In her beginning essay, Chittister takes on the issues of modernity in and outside the cloister, issues of feminism/anti-feminism, identity, enculturation, and the virtues of religious life for today. She expresses the fears that many feel, in and out of religious communities, that there are too many things being irretrievably lost from the past, while we have no real direction or guide into the future. Particularly for institutions, which tend to see institutional survival as the highest priority, there is a sense of survival mode existence that contaminates the larger purposes. 'The purpose of religious life is not survival; it is prophecy. The role of religious life is to bring to visibility what is Good News for our time now, not to preserve a past long gone and no longer germane to the challenge of new questions.'

Indeed, every generation has to address questions that prior generations either found irrelevant, unquestionable, or unspeakable. These always present new challenges, and one of the new challenges as we enter the next century and millennium is the questioning of institutions and foundations themselves, and the very idea of such. The question is no longer 'which institution?', but 'why institutions?' The constant search for 'why?' brings us back to the original intentions of the religious impulse.
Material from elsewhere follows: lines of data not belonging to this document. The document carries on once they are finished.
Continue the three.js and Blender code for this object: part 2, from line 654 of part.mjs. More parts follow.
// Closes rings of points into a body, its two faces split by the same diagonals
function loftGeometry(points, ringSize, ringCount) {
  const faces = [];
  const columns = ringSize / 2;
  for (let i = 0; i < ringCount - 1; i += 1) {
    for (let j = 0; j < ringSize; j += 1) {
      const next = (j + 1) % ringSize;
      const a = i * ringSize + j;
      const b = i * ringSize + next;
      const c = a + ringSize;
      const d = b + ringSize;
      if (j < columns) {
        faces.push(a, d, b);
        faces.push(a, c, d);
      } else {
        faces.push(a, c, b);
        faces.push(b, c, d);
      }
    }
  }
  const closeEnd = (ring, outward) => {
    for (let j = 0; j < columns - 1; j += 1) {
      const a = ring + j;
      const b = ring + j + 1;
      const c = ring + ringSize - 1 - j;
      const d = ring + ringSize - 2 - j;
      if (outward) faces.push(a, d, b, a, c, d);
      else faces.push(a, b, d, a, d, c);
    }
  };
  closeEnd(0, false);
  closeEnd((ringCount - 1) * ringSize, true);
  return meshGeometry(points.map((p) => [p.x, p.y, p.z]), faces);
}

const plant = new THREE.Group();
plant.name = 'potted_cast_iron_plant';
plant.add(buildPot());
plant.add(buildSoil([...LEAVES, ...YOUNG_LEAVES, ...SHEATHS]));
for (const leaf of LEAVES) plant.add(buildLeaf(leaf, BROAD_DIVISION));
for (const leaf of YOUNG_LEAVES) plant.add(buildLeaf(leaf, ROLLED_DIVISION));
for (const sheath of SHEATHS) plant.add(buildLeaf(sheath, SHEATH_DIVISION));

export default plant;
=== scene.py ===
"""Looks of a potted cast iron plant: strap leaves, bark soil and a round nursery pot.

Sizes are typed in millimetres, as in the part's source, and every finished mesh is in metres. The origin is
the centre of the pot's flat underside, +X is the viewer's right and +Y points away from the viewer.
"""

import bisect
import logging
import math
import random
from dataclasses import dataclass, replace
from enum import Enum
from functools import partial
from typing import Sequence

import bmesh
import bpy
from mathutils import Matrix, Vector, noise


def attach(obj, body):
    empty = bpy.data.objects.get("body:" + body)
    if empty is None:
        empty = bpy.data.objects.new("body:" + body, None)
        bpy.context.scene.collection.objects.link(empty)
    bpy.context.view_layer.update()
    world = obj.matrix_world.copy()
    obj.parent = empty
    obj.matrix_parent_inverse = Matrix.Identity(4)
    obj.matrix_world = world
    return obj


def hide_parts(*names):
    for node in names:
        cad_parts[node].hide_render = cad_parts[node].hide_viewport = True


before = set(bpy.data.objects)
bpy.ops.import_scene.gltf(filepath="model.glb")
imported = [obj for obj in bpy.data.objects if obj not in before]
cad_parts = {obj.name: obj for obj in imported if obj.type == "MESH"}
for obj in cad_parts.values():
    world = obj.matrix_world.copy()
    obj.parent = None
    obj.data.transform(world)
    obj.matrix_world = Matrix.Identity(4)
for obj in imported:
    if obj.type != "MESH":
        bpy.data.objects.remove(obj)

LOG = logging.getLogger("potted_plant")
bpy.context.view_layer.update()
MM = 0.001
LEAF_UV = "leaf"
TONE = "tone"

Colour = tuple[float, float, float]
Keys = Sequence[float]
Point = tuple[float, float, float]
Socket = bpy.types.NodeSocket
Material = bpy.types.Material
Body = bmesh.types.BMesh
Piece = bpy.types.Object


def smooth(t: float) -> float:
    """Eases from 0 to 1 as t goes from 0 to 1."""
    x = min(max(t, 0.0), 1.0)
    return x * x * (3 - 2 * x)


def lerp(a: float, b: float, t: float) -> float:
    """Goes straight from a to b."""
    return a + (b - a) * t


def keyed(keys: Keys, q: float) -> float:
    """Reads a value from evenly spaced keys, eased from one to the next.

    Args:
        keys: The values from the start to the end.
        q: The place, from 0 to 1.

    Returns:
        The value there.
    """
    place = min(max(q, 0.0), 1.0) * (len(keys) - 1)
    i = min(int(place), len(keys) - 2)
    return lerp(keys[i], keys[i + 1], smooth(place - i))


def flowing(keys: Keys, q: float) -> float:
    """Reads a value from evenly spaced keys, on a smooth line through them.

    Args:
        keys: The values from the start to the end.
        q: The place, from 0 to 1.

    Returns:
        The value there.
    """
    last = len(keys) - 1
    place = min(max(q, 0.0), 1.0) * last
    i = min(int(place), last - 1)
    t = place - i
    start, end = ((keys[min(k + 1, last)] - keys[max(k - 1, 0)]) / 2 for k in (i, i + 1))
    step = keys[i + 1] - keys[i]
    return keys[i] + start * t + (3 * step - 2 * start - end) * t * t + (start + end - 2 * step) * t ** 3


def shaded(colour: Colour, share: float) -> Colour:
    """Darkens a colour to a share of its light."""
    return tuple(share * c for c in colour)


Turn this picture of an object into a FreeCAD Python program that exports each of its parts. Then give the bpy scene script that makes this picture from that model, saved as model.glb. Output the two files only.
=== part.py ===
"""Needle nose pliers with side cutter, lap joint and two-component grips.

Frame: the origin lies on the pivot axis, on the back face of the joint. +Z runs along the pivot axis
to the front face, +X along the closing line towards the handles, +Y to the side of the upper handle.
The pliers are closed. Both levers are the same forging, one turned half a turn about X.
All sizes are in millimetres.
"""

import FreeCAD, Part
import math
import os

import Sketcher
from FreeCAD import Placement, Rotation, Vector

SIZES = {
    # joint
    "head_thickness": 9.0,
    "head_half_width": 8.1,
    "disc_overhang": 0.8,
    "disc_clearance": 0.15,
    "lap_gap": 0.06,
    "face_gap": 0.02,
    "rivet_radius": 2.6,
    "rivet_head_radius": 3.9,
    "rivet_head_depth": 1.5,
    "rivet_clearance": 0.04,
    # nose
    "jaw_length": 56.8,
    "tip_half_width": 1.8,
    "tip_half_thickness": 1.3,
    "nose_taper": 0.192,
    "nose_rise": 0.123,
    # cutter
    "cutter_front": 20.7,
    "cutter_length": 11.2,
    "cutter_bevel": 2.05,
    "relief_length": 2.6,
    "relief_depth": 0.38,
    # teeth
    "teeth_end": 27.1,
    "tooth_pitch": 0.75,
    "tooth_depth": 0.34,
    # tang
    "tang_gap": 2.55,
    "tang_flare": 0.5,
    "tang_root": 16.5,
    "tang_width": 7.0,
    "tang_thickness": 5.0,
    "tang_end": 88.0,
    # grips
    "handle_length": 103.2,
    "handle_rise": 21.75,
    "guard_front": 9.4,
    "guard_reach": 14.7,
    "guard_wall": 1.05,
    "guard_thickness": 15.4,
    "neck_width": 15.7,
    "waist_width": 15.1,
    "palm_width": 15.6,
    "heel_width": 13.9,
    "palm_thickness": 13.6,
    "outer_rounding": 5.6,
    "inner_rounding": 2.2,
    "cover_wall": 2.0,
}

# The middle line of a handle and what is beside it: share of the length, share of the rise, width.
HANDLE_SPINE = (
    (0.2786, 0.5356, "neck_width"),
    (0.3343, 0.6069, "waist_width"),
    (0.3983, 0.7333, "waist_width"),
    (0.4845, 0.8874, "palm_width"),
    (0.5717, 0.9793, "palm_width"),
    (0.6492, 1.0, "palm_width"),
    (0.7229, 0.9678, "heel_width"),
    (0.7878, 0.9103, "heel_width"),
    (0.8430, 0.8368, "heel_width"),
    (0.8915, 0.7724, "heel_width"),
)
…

For the stewardship of the globe, the extension of justice to all people regardless of age, race, gender, creed, location, and for the true purpose of call to all people, Chittister calls on us to recognise that this is a time to become a new people. 'The truth of the matter is that we cannot claim to be building the new religious life until we call for and form for the new direction. It is too late now to rebuild in the shell of the old. It is time to become a new people again.'

Continuing with the idea of the fire, she relates the story of the Irish custom of starting the first fire in a new home from the already heated coals of fires from other homes of family or community members. The fire must come from somewhere, but in each new home, it blazes anew. The same must be true for the religious life. The first fires are drawn upon, but the current fire is its own blaze. This must be recognised and cultivated. 'We are not the first generation for whom this is the content of our lives, but unless we do it with all our hearts, another generation may not get the opportunity to do the same, to warm themselves at the same fire, to heat the world with the coals of their lives.'

Reading this book has helped stir the coals in my own life, in my own quest. I must re-read it in greater detail and attention, perhaps several times before I get the fullest benefit. I recommend it most highly to those who are seeking, and those who have yet to seek, and those who don't know they should be seekers. While this is done in the context of Benedictine spiritual practice, it is by no means an exclusively Benedictine, or even exclusively Christian, task.